## Directions
Where does the string "rigid" appear? Copy every line of the entries below that holds it.

## Records for this task
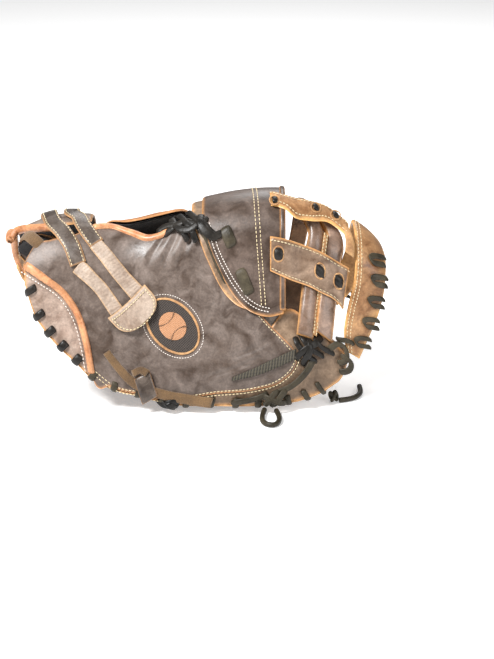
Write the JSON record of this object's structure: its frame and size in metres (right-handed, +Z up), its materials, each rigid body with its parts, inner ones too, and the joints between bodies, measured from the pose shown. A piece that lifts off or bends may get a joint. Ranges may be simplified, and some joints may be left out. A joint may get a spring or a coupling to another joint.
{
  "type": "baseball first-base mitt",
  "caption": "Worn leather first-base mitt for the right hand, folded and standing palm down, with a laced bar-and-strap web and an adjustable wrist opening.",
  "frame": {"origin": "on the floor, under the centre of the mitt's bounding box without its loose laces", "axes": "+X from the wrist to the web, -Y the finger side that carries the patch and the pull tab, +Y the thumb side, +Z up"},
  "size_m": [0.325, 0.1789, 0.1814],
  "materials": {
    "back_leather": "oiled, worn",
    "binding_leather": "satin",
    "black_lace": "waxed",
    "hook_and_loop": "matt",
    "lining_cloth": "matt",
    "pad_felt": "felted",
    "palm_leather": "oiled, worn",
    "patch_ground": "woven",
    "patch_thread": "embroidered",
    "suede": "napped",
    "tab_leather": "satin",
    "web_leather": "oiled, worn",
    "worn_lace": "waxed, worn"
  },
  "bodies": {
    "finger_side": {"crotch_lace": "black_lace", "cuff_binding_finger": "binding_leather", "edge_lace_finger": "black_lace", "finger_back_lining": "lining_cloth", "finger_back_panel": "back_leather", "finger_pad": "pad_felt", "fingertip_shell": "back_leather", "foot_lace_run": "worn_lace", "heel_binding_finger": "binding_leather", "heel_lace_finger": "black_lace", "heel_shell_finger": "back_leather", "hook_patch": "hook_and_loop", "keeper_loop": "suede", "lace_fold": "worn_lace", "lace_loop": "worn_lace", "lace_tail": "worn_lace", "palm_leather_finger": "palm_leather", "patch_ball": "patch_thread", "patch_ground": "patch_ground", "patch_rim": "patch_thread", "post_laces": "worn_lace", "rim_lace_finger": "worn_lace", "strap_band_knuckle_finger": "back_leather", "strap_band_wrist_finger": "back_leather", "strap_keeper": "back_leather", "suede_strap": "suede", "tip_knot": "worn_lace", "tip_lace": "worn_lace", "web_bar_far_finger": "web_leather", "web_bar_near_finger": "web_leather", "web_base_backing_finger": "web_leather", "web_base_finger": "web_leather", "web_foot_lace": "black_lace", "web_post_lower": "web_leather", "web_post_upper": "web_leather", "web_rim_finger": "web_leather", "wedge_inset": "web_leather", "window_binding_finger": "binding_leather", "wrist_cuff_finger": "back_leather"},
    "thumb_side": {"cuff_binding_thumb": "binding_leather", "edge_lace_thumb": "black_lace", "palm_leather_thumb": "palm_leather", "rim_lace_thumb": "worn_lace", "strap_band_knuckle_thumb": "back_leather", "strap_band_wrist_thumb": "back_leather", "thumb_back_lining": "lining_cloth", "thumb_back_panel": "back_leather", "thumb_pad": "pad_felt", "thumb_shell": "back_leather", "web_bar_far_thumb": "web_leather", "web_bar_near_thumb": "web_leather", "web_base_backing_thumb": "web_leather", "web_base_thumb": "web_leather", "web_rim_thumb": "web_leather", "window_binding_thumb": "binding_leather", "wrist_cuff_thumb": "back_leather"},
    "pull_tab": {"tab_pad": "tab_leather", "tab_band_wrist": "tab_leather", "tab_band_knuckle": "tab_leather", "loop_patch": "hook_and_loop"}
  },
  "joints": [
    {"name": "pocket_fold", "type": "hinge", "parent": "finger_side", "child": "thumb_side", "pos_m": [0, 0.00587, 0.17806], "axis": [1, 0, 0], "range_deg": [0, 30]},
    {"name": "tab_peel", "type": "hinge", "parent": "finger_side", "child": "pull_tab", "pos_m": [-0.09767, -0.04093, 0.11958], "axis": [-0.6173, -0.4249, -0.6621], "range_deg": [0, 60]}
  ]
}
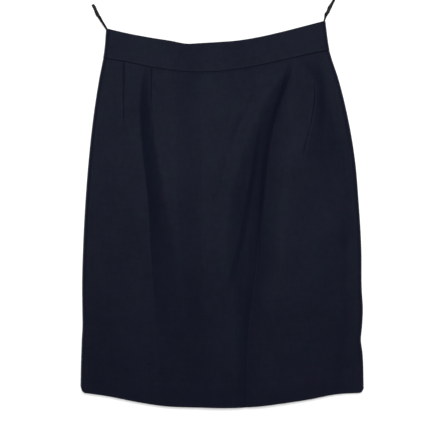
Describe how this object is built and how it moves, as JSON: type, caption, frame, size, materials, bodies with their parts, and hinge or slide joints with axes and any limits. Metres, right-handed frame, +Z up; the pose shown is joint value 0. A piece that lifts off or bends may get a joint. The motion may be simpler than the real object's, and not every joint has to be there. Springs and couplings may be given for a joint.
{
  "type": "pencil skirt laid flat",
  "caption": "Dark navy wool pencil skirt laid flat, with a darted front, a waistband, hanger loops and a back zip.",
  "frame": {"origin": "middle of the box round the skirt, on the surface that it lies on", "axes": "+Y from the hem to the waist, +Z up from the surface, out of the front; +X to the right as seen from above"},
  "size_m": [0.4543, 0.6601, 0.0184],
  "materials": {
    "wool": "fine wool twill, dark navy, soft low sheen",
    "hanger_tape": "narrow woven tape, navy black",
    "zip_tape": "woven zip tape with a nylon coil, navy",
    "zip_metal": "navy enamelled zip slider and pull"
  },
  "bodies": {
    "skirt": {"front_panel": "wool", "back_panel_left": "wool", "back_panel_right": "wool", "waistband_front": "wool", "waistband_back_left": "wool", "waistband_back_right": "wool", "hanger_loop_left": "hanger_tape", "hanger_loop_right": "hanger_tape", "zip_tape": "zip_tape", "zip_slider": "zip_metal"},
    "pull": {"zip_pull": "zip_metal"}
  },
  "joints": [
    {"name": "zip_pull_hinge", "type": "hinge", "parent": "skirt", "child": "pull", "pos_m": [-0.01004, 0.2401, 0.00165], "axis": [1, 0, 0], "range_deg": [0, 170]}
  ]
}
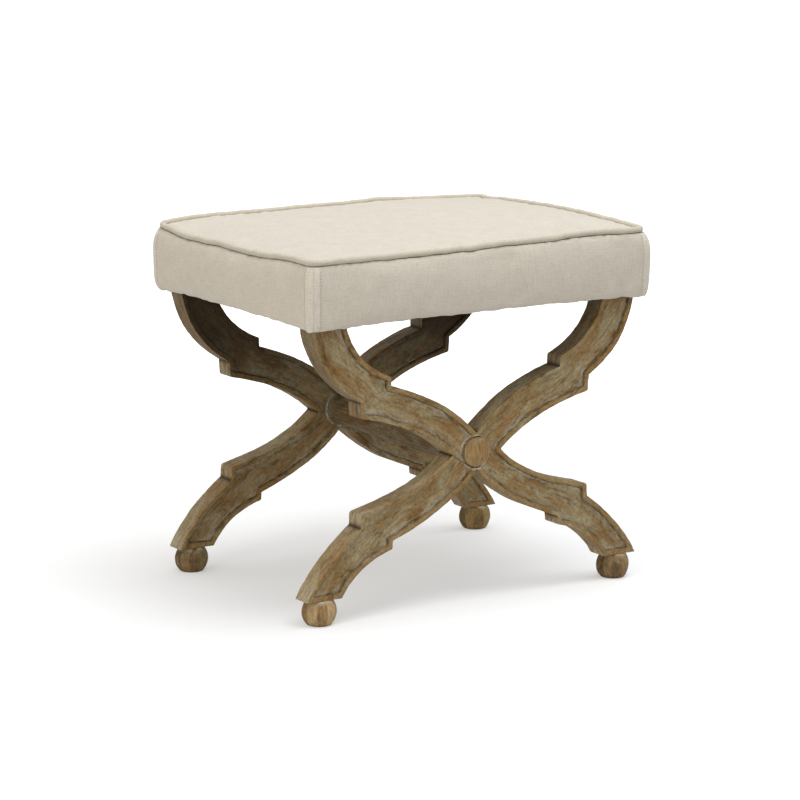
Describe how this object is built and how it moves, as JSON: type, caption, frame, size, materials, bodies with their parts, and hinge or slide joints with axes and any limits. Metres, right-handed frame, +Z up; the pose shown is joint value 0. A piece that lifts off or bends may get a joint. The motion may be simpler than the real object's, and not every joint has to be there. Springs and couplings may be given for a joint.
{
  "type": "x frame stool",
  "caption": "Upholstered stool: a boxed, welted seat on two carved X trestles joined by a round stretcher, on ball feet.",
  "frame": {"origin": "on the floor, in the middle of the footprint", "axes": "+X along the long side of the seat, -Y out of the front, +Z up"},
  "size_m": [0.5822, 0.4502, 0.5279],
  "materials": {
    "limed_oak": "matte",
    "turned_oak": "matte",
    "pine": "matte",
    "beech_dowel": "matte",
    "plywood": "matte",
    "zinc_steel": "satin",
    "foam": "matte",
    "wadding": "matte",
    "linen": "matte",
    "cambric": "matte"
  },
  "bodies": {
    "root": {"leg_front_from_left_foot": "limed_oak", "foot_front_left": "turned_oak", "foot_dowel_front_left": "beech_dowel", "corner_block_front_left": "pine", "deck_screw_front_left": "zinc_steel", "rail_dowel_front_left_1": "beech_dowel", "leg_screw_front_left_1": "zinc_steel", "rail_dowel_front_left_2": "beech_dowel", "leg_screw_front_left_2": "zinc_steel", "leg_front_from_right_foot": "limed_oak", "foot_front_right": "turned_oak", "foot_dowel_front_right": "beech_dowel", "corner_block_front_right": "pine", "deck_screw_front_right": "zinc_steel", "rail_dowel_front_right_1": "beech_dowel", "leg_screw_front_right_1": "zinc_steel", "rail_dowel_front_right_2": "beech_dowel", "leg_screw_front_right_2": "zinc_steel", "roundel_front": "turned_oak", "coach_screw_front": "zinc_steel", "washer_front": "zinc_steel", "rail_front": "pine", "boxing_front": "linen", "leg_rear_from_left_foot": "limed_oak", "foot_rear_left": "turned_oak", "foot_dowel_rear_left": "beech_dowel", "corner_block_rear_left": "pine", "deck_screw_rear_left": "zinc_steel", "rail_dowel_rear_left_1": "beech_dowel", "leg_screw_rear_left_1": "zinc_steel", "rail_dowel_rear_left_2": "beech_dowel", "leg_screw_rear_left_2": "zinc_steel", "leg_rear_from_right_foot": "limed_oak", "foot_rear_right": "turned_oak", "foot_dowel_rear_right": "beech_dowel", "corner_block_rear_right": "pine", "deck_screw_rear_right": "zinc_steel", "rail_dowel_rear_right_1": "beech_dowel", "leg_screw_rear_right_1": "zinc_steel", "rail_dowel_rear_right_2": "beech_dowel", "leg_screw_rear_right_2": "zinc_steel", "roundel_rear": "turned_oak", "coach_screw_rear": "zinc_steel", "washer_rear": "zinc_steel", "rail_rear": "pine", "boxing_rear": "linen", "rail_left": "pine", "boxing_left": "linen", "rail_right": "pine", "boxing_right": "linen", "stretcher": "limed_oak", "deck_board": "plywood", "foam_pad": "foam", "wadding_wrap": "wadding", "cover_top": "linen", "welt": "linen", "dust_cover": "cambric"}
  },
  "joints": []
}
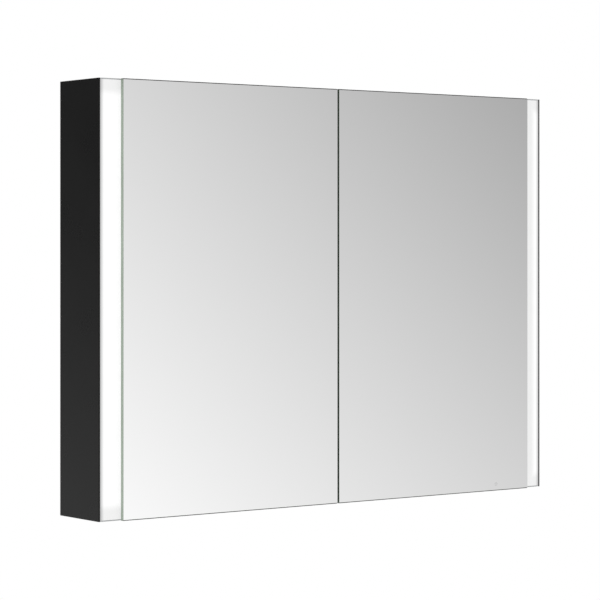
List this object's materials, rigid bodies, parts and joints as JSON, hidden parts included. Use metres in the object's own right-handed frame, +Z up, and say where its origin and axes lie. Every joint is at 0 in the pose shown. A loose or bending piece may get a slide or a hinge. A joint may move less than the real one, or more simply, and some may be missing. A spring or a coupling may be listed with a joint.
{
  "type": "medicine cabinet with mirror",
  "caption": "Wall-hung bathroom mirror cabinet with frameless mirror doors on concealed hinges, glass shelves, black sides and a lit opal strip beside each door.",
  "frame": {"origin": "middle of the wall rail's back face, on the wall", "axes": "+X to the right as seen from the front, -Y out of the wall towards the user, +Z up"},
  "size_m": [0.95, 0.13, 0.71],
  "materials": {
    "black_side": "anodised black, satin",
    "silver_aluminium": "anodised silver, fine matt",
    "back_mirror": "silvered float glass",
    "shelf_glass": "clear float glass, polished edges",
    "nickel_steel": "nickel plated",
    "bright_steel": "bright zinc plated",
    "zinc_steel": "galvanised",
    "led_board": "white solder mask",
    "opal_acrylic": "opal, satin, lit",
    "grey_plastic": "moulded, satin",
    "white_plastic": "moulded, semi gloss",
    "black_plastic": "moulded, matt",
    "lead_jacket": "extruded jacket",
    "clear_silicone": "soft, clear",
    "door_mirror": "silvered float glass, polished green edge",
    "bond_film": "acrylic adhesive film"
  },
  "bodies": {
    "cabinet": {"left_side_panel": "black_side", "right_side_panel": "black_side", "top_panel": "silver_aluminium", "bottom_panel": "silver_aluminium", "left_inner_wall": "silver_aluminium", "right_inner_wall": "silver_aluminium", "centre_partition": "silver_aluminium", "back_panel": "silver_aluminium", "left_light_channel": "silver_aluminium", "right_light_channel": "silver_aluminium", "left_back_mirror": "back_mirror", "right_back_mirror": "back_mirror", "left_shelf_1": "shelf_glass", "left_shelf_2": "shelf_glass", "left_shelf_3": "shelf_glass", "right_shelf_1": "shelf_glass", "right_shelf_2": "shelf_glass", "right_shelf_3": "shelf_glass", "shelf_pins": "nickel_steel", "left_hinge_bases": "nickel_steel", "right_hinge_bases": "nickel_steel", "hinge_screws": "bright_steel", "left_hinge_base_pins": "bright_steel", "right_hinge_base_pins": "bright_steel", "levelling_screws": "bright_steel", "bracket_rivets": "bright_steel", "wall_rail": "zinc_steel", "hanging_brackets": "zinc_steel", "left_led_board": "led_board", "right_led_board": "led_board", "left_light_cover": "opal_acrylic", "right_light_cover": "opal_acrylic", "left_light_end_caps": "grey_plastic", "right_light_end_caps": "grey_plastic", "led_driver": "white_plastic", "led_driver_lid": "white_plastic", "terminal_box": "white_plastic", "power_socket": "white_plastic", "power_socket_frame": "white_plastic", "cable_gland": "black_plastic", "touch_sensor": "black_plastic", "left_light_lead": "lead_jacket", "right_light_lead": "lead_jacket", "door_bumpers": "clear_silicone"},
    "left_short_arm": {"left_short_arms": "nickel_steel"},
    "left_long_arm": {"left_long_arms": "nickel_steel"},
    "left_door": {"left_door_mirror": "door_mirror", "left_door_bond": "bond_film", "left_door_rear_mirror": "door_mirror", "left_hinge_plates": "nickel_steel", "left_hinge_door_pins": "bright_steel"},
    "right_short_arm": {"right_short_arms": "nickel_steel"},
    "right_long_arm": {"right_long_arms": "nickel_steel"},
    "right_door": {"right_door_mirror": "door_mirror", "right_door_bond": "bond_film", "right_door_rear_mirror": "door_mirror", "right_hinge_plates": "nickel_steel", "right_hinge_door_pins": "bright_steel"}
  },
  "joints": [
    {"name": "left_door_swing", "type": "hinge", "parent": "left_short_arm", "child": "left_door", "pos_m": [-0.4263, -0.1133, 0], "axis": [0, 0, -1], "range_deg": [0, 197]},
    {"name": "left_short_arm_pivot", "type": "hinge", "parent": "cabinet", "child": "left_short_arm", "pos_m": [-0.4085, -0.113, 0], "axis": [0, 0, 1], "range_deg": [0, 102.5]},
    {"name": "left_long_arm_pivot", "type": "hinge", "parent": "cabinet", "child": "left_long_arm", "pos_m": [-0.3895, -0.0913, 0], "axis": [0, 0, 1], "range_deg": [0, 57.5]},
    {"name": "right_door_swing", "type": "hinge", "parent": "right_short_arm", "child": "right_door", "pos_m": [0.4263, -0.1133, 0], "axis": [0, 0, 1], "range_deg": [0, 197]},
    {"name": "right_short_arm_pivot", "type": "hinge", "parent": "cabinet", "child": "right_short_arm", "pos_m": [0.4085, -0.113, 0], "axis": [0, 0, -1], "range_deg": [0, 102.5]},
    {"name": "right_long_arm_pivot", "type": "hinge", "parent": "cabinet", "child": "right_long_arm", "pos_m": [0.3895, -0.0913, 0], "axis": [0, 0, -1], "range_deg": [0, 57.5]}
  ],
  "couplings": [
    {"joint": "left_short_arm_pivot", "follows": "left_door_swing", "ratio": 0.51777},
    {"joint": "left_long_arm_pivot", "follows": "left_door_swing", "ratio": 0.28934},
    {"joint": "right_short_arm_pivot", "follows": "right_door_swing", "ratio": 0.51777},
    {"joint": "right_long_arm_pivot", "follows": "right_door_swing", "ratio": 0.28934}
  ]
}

## Answer for this exercise
Write the JSON record of this object's structure: its frame and size in metres (right-handed, +Z up), its materials, each rigid body with its parts, inner ones too, and the joints between bodies, measured from the pose shown. A piece that lifts off or bends may get a joint. Ranges may be simplified, and some joints may be left out. A joint may get a spring or a coupling to another joint.
List this object's materials, rigid bodies, parts and joints as JSON, hidden parts included. Use metres in the object's own right-handed frame, +Z up, and say where its origin and axes lie. Every joint is at 0 in the pose shown. A loose or bending piece may get a slide or a hinge. A joint may move less than the real one, or more simply, and some may be missing. A spring or a coupling may be listed with a joint.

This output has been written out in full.